• **The problem**
Each line containing the word "empty" must be collected.
------------
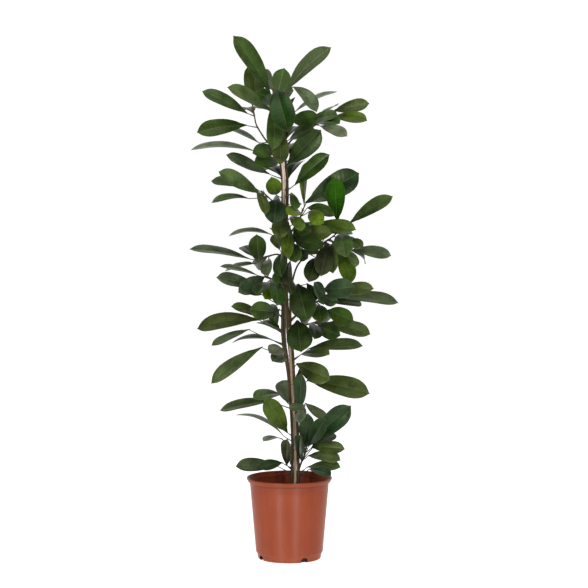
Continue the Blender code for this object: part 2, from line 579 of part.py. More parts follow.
def find_root(path, base, taken):
    """The point of a shoot's path where a leaf grows: near the leaf's base and a little below it,
    at a distance along the path that no other leaf has taken."""
    lengths = [0.0]
    for start, end in zip(path, path[1:]):
        lengths.append(lengths[-1] + (end - start).length)
    nearest = (math.inf, 0.0)
    for length, start, end in zip(lengths, path, path[1:]):
        span = end - start
        share = min(1.0, max(0.0, (base - start).dot(span) / span.length_squared))
        nearest = min(nearest, ((start + span * share - base).length, length + share * span.length))
    away, place = nearest
    place = min(place - 0.5 * away, lengths[-2] - ROOT_SPACING)
    while any(abs(place - other) < ROOT_SPACING for other in taken):
        place -= ROOT_SPACING
    place = max(place, ROOT_SPACING)
    taken.append(place)
    below = max(i for i, length in enumerate(lengths) if length < place)
    share = (place - lengths[below]) / (lengths[below + 1] - lengths[below])
    return path[below].lerp(path[below + 1], share)


def leaf_frame(leaf, root, turn):
    """A leaf's base, tip, width and upward normal, with its tip turned in depth by a little."""
    base_x, base_height, tip_x, tip_height, reach, width_seen, _, face = leaf
    reach += turn
    flat_root = EYE + (root - EYE) * (EYE.y / (EYE.y - root.y))
    to_base = math.hypot(base_x - flat_root.x, base_height - flat_root.z)
    to_tip = math.hypot(tip_x - flat_root.x, tip_height - flat_root.z)
    share = max(PETIOLE_SHARES[0], min(PETIOLE_SHARES[1], to_base / to_tip))
    base = seen(base_x, base_height, root.y + reach * share)
    tip = seen(tip_x, tip_height, root.y + reach)
    length = (tip - base).length
    width = min(BLADE_WIDTHS[1], max(BLADE_WIDTHS[0], BLADE_WIDTH_SHARE * length, width_seen))
    along = (tip - base).normalized()
    to_eye = (EYE - (base + tip) / 2).normalized()
    facing = (to_eye - along * to_eye.dot(along)).normalized()
    upward = along.cross(facing)
    if upward.z < 0:
        upward.negate()
    shown = min(1.0, width_seen / width)
    normal = facing * (face * shown) + upward * math.sqrt(1 - shown * shown)
    return base, tip, width, normal.normalized()


def petiole_ring(centre, across, normal, extra):
    """Four points round the petiole: left, above, right and below."""
    side, up = across * (PETIOLE_HALF + extra), normal * (PETIOLE_HALF + extra)
    return [centre - side, centre + up, centre + side, centre - up]


def blade_ring(centre, across, normal, half, extra):
    """Six points round the blade: left, rib and right above, then right, rib and left below."""
    left = centre - across * (half + extra) + normal * (BLADE_FOLD * half)
    right = centre + across * (half + extra) + normal * (BLADE_FOLD * half)
    rib = normal * (RIB_THICK / 2 + extra)
    edge = normal * (EDGE_THICK / 2 + extra)
    return [left + edge, centre + rib, right + edge, right - edge, centre - rib, left - edge]


def leaf_points(leaf, root, turn, extra=0.0):
    """A leaf's points from its root to its tip. Extra is added all round, to test for room."""
    base, tip, width, normal = leaf_frame(leaf, root, turn)
    across = (tip - base).cross(normal).normalized()
    middle = (base + tip) / 2 + normal * (2 * leaf[6] * (tip - base).length)
    stalk = (base - root).normalized()
    above = (normal - stalk * normal.dot(stalk)).normalized()
    points = petiole_ring(root, stalk.cross(above), above, extra)
    points += petiole_ring(base, across, across.cross(middle - base).normalized(), extra)
    for share, half in BLADE_RINGS:
        centre = base * (1 - share) ** 2 + middle * (2 * share * (1 - share)) + tip * share ** 2
        tangent = (middle - base) * (1 - share) + (tip - middle) * share
        upward = across.cross(tangent).normalized()
        points += blade_ring(centre, across, upward, half * width / 2, extra)
    points.append(tip + (tip - middle).normalized() * extra)
    return points


def stalk_faces():
    """The petiole's triangles: the end in the wood, then four sides."""
    faces = [(0, 2, 1), (0, 3, 2)]
    for k in range(4):
        j = (k + 1) % 4
        faces += [(k, j, j + 4), (k, j + 4, k + 4)]
    return faces


def blade_faces():
    """The blade's triangles, split alike on its two faces: from the petiole, along, and the tip."""
    left, above, right, below = 4, 5, 6, 7
    faces = [(left, above, 9), (left, 9, 8), (right, 10, 9), (right, 9, above), (right, 11, 10),
             (right, 12, 11), (right, below, 12), (left, 12, below), (left, 13, 12), (left, 8, 13)]
    for row in range(8, 8 + 6 * (len(BLADE_RINGS) - 1), 6):
        for k in range(6):
            near, far = row + k, row + (k + 1) % 6
            if k in (1, 4):
                faces += [(near, far, near + 6), (far, far + 6, near + 6)]
            else:
                faces += [(near, far, far + 6), (near, far + 6, near + 6)]
    last = 8 + 6 * (len(BLADE_RINGS) - 1)
    tip = last + 6
    faces += [(last + k, last + (k + 1) % 6, tip) for k in range(6)]
    return faces


def search_tree(points, faces):
    """A search tree of a solid's faces, with the lowest and highest corner of the box round it."""
    used = [points[i] for i in {i for face in faces for i in face}]
    low = [min(point[axis] for point in used) for axis in range(3)]
    high = [max(point[axis] for point in used) for axis in range(3)]
    return BVHTree.FromPolygons(points, faces), low, high


def touches(one, other):
    """Whether two search trees cross."""
    if any(one[1][axis] > other[2][axis] or one[2][axis] < other[1][axis] for axis in range(3)):
        return False
    return bool(one[0].overlap(other[0]))


def place_leaves(stems, fixed):
    """Places every leaf of every stem, each turned until it is clear of all that is there."""
    placed = []
    leaves = {name: [] for name in stems}
    for name, stem in stems.items():
        for shoot in stem.values():
            path, _ = shoot_path(shoot)
            taken = []
            for leaf in shoot["leaves"]:
                root = find_root(path, seen(leaf[0], leaf[1], path[-1].y), taken)
                turn = next((turn for turn in TURNS
                             if is_clear(name, leaf_points(leaf, root, turn, CLEARANCE),
                                         placed, fixed)), None)
                if turn is None:
                    raise ValueError(f"no clear place for a leaf of {name}: {leaf}")
                points = leaf_points(leaf, root, turn)
                placed.append((name, search_tree(points, blade_faces()),
                               search_tree(points, stalk_faces())))
                leaves[name].append(points)
    return leaves


def is_clear(name, points, placed, fixed):
    """Whether a leaf of the named stem stays clear of the leaves placed and of all the wood. Only
    its own stem's wood and petioles may meet its petiole."""
    blade, stalk = search_tree(points, blade_faces()), search_tree(points, stalk_faces())
    for owner, solid in fixed:
        if touches(blade, solid) or (owner != name and touches(stalk, solid)):
            return False
    for owner, other_blade, other_stalk in placed:
        if touches(blade, other_blade) or touches(blade, other_stalk):
            return False
        if touches(stalk, other_blade) or (owner != name and touches(stalk, other_stalk)):
            return False
    return True


def fixed_solids(things, stems):
    """What leaves stay clear of, with the stem that owns it: other pieces, and all the wood."""
    fixed = []
    for thing in things:
        corners = [vertex.co / CM for vertex in thing.data.vertices]
        faces = [tuple(polygon.vertices) for polygon in thing.data.polygons]
        fixed.append((thing.name, search_tree(corners, faces)))
    for name, stem in stems.items():
        for shoot in stem.values():
            path, radii = shoot_path(shoot)
            corners = tube_points(path, [radius + CLEARANCE for radius in radii], WOOD_SIDES)
            fixed.append((name, search_tree(corners, tube_faces(len(path), WOOD_SIDES))))
    return fixed


def make_stem(name, stem, leaves):
    """One leafy stem: its wood and all its leaves, joined into one solid."""
    parts = []
    for shoot_name, shoot in stem.items():
        path, radii = shoot_path(shoot)
        parts.append(make_object(shoot_name, tube_points(path, radii, WOOD_SIDES),
                                 tube_faces(len(path), WOOD_SIDES)))
    for points in leaves:
        parts.append(make_object("leaf", points, stalk_faces() + blade_faces()))
    trunk = parts[0]
    apply_boolean(trunk, parts[1:], "UNION")
    trunk.name = name
    smooth(trunk)
    give_material(trunk, LEAF_GREEN)


def main():
    """Builds the whole plant in its pot."""
    clear_scene()
    stems = {"fig_stem_left": LEFT_STEM, "fig_stem_right": RIGHT_STEM}
    pieces = [make_pot(), make_soil(), make_cane()]
    leaves = place_leaves(stems, fixed_solids(pieces, stems))
    for name, stem in stems.items():
        make_stem(name, stem, leaves[name])


main()
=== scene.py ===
"""The potted African fig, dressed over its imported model: fine leaves with their own shades,
barked wood, a bamboo cane, peat and a satin plastic nursery pot."""
import math
import random
from collections import namedtuple

import bmesh
import bpy
from mathutils import Matrix, Vector, noise
from mathutils.kdtree import KDTree

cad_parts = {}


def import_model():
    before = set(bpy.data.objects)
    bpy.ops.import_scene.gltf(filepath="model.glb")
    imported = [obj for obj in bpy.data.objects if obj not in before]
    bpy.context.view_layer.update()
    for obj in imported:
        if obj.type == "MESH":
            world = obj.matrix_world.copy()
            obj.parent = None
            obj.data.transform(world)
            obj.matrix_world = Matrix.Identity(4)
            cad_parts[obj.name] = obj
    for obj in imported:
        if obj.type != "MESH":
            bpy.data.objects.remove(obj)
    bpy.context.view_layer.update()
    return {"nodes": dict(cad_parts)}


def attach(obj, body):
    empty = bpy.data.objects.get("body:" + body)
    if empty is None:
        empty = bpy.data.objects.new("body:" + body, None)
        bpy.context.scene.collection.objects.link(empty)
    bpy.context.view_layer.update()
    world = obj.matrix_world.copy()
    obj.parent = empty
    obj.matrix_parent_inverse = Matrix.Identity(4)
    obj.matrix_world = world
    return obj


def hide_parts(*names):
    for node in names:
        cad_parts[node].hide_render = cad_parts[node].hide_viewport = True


# Sizes are in cm up to the mesh, which is in metres.
CM = 0.01

# The pot.
RIM_RADIUS = 12.0
POT_HEIGHT = 23.0
FOOT_RADIUS = 8.6
FOOT_HEIGHT = 1.8
WALL_FOOT_RADIUS = 9.4
WALL_TOP_RADIUS = 11.1
LIP_HEIGHT = 1.5
LIP_STEP = 0.35
WALL = 0.18
FLOOR = 0.3
FOOT_EDGE = 0.2
FOOT_STEP = 0.3
LIP_ROUND = 0.3
CORNER_ROUND = 0.09
CORNER_STEPS = 3
POT_SIDES = 160
MOULD_LINE_HEIGHT = 19.7
MOULD_LINE_DEPTH = 0.02
MOULD_LINE_WIDTH = 0.1

# Four low drain notches through the foot, a quarter turn apart, each an arch with full shoulders.
NOTCH_COUNT = 4
NOTCH_WIDTH = 1.9
NOTCH_HEIGHT = 1.35
NOTCH_BELOW = 0.5
NOTCH_SHOULDER = 0.7
NOTCH_STEPS = 12
NOTCH_INNER_RADIUS = 7.7
NOTCH_FIRST_ANGLE = math.radians(-62)

# The peat: its level, the gap to the pot, how its surface is uneven (how often each kind of noise
# repeats, where it starts and how far it rises), and the crumbs that lie on it.
SOIL_TOP = 19.0
SOIL_SIDES = 120
SOIL_RING_STEP = 0.22
SOIL_GAP = 0.05
SOIL_UNEVEN = ((0.22, 3.1, 0.16), (1.3, 8.4, 0.07), (4.5, 1.2, 0.049))
CRUMB_COUNT = 1500
CRUMB_SIZES = (0.06, 0.3)
CRUMB_LENGTHS = (1, 1.9)
CRUMB_HEIGHTS = (0.5, 0.9)
CRUMB_BUMPS = (0.75, 1.2)
CRUMB_TONES = (0.6, 1.3)
CRUMB_TO_WALL = 0.15
PALE_CRUMB_SHARE = 0.2
FIBRE_SHARE = 0.03
FIBRE_WIDTH = 0.13
FIBRE_STRETCH = (3.5, 0.3)
HOLE_BOTTOM = 9.0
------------
• **Reply to the exercise**
    empty = bpy.data.objects.get("body:" + body)
    if empty is None:
        empty = bpy.data.objects.new("body:" + body, None)
        bpy.context.scene.collection.objects.link(empty)
    obj.parent = empty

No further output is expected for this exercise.